Taszi Łangczuk – biznesmen i społecznik z Juszu (chiń. Yushu) w prowincji Qinghai, monitujący władze wszystkich szczebli o zapewnienie „konstytucyjnego” miejsca językowi tybetańskiemu w systemie oświaty, zatrzymany i skazany na pięć lat pozbawienia wolności za rozmawianie o tym z zagranicznym dziennikarzem – 28 stycznia został zwolniony z więzienia Dongchuan w Xiningu (tyb. Siling) po odbyciu pełnego wyroku.
„Nie mogę jednak – napisał w mediach społecznościowych adwokat Liang Xiaojun – skontaktować się z jego krewnymi i nie widziałem żadnego zdjęcia, więc nie wiem, czy jest naprawdę wolny”.
W dniu opuszczenia zakładu karnego Tasz Łangczuk – którego wyrok wywołał lawinę protestów rządów, Unii Europejskiej i agend ONZ – zaczął odbywać (najwyższą możliwą) karę dodatkową: pięć lat „pozbawienia praw politycznych”.
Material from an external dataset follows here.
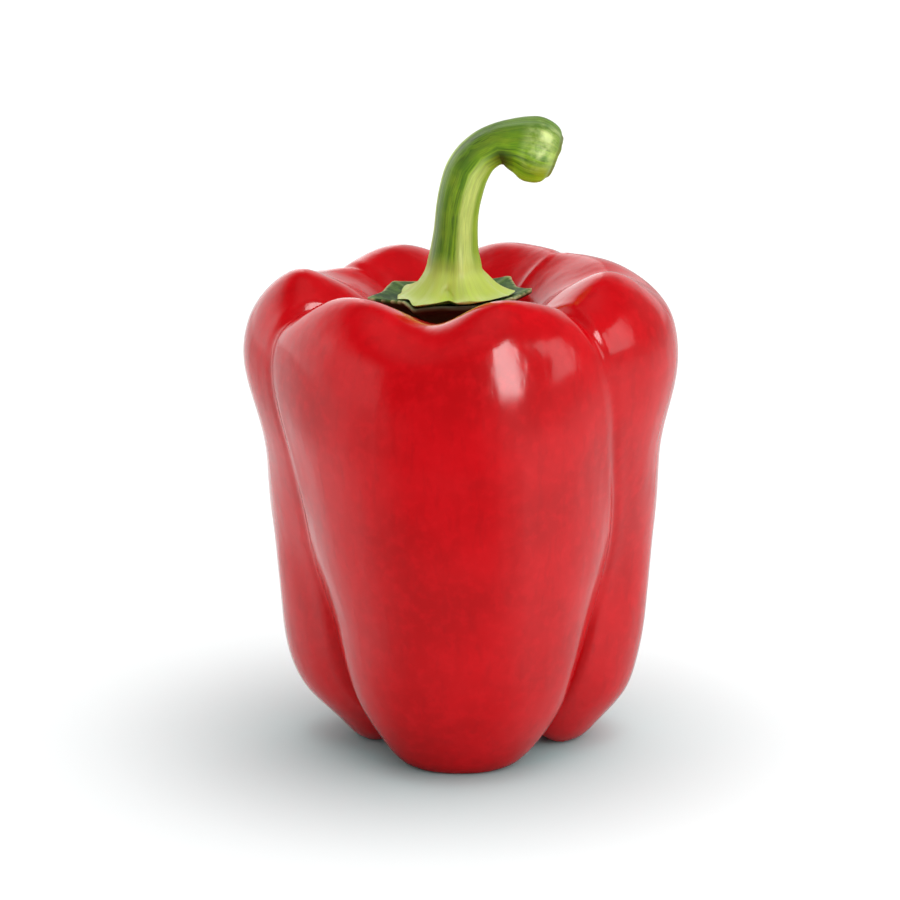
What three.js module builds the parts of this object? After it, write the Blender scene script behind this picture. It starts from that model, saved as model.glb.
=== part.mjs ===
// A ripe red bell pepper standing on its lobes, with its green calyx and its cut stem.
// Millimetres, +Z up. The origin is on the ground under the middle of the pepper, and the widest
// lobe faces -Y. Bearings are degrees round the pepper, from 0 at -Y through 90 at +X.
import * as THREE from "three";

// The pod.
const DIMPLE_HEIGHT = 9; // middle of the blossom end, over the ground
const HOLLOW_FLOOR = 84; // middle of the hollow that the stem grows from
const REST_FLAT = 1.4; // depth of the flat that each lobe's tip rests on
const SPAN_RINGS = 3; // rings of the mesh in each span of a profile

// Each lobe's crest line: how far it reaches from the axis at its foot, belly, waist, shoulder and
// crest, the height where its shoulder is full, the heights of the two bumps of its crest, and the
// dip between them.
const LOBES = [
  // The front lobe.
  {
    columns: 24,
    foot: 21.5, belly: 38.2, waist: 42.6, shoulder: 43, full: 72,
    crest: 31, bumps: [96.6, 98.5], dip: 5.5,
  },
  // The right lobe.
  {
    columns: 20,
    foot: 21, belly: 37.8, waist: 39, shoulder: 43, full: 79,
    crest: 31, bumps: [100, 96.6], dip: 2.5,
  },
  // The back lobe.
  {
    columns: 20,
    foot: 21, belly: 36, waist: 40, shoulder: 42.5, full: 77,
    crest: 30, bumps: [96.8, 97.2], dip: 3.5,
  },
  // The left lobe.
  {
    columns: 16,
    foot: 18, belly: 37, waist: 38.5, shoulder: 43.8, full: 79,
    crest: 32.5, bumps: [93.8, 98.6], dip: 0.6,
  },
];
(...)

Następnego dnia Unia Europejska wydała oświadczenie, domagając się od władz chińskich „bezwarunkowego” zwolnienia Tasziego Łangczuka oraz „umożliwienia mu korzystania z podstawowych praw, takich jak swoboda przemieszczania się”. Unia chce także przeprowadzenia „szczegółowego dochodzenia” w związku z oskarżeniami, że był on maltretowany i torturowany.
Według tybetańskich źródeł Taszi Łangczuk przebywa w domu siostry, ale „nie wolno mu go opuszczać i z nikim rozmawiać”.